From School House Rock to Seneca Falls
My first Women's History Month Event took place in the spring of 1985. I was a college student in Syracuse, New York and yet I was unaware of the importance of Seneca Falls, just down the highway. Lucretia Mott was the name of a woman I heard on School House Rock.
The speakers enlightened me to the diversity of women's voices both in history and during contemporary times. There seemed to be competing interests in the role of women in our culture in the 1980s. I became aware very quickly as to how invisible women's contributions to history had become and how devalued the role of women was in the history that was being made at the time.
The event focused on Women for the month of March with speakers who ranged from a radical thinker like Andrea Dworkin to sex-positive writers challenging women to take back their sexuality to political figures who challenged the conservative mantras that attacked women in the workplace. Each brought a different perspective to discussions that weren't really happening often enough in my world. I became aware of the portrayal of women in advertising and saw the defeminizing influences on women's work attire, where suits for women were designed with men's bodies in mind and shoulder pads were the norm. Women who wanted to succeed in the corporate world seemed to have to leave their gender at the door.

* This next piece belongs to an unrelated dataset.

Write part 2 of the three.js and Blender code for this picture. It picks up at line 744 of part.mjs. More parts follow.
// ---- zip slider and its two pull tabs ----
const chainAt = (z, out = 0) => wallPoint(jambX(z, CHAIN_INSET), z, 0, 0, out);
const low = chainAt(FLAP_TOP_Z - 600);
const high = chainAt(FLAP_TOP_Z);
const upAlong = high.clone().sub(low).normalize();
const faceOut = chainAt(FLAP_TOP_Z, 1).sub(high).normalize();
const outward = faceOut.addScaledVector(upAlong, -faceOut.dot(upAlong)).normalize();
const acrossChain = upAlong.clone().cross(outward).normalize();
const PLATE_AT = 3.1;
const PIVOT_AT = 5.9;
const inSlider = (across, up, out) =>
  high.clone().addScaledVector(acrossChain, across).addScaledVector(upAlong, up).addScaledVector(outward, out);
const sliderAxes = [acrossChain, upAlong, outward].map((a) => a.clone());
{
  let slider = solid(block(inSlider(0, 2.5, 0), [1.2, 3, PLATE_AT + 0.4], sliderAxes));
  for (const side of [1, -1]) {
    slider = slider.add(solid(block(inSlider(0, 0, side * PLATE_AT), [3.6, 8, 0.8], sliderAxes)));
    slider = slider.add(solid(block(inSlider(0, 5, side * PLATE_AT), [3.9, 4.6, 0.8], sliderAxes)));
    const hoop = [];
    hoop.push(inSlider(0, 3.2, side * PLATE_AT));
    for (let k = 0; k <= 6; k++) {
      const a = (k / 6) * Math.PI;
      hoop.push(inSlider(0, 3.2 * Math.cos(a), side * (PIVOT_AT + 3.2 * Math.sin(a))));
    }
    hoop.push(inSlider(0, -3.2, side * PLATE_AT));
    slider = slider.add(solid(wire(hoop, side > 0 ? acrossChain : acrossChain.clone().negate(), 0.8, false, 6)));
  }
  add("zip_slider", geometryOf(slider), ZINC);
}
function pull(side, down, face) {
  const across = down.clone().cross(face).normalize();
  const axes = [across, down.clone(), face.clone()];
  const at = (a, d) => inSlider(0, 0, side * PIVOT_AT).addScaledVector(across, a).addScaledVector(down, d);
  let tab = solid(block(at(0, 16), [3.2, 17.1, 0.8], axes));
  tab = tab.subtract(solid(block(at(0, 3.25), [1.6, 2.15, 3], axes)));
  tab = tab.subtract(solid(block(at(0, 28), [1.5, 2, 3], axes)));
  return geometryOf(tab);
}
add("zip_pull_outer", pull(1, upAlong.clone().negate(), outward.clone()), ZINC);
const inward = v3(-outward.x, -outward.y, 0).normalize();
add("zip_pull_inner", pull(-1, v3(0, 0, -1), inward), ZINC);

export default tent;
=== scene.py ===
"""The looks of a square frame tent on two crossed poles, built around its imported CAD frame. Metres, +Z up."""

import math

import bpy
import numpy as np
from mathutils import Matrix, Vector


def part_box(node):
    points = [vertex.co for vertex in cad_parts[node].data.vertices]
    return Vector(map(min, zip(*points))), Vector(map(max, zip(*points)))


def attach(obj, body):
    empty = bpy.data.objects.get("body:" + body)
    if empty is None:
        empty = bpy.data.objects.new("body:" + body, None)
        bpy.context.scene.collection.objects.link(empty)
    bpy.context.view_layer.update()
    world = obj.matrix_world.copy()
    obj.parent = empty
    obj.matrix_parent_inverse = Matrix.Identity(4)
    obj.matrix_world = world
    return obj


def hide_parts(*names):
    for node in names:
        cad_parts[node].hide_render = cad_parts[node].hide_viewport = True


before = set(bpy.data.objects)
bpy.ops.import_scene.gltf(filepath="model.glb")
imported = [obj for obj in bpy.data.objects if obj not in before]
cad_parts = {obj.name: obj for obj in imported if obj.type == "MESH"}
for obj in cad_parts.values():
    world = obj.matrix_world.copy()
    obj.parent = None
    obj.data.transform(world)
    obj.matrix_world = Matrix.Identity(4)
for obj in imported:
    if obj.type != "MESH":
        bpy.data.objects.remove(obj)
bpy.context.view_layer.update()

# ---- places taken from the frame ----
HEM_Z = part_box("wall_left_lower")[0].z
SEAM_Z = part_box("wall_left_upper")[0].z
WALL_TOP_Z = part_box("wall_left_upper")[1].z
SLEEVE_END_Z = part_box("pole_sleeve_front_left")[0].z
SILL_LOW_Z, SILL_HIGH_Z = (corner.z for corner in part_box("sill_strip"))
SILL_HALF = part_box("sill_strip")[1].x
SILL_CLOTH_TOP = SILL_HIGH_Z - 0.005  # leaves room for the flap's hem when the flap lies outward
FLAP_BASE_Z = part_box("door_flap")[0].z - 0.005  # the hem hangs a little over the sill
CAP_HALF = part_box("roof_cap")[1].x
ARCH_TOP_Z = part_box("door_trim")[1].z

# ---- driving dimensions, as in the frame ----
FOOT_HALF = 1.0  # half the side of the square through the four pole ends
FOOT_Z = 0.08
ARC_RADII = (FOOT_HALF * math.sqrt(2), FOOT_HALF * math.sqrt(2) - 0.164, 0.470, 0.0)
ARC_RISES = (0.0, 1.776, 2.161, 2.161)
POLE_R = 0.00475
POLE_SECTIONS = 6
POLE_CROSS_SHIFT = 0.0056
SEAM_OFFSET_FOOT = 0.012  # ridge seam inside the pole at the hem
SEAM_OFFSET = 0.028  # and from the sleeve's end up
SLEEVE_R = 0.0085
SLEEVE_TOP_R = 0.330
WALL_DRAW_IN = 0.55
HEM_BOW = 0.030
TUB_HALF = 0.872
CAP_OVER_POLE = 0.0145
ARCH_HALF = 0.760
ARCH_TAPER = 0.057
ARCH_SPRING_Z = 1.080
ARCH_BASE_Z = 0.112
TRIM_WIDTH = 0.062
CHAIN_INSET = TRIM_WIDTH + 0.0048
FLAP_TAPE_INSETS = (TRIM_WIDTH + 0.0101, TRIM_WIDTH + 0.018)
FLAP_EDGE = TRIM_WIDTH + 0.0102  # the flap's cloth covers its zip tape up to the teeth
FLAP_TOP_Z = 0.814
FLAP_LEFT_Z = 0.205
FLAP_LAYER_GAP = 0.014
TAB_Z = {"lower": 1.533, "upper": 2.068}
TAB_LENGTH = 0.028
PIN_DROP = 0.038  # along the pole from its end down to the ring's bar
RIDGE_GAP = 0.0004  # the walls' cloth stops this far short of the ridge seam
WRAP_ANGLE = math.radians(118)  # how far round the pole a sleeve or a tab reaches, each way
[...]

Women's History month challenged the deluge of imagery that soaked the culture the other 11 months out of the year. It gave voice to those made silent by chauvinism and fear. And as a young college student, it helped me seek out a better understanding of my own ignorance and attitudes as well broaden my knowledge of how popular culture shaped how I saw my fellow students, my professors, and the women I encountered in my daily life.
Women's History Month truly helped to change my worldview.
I reread this that I wrote a while ago about my encounter with Women's History Month and watching the changing understanding of the Transexual community in light of recent media events around Caitlyn Jenner. I wonder how many people are finding a new world view from that brave approach. Bruce Jenner was a bit of a hero as a child, more recently he seemed to play the clown in the Kardashian circus but today she has created a new dialogue that could change the culture, a culture ready to be challenged as I was as a young college student.
It's so interesting to hear the perspective of someone who wasn't specifically involved in feminist advocacy when first introduced to the idea of Women's History month.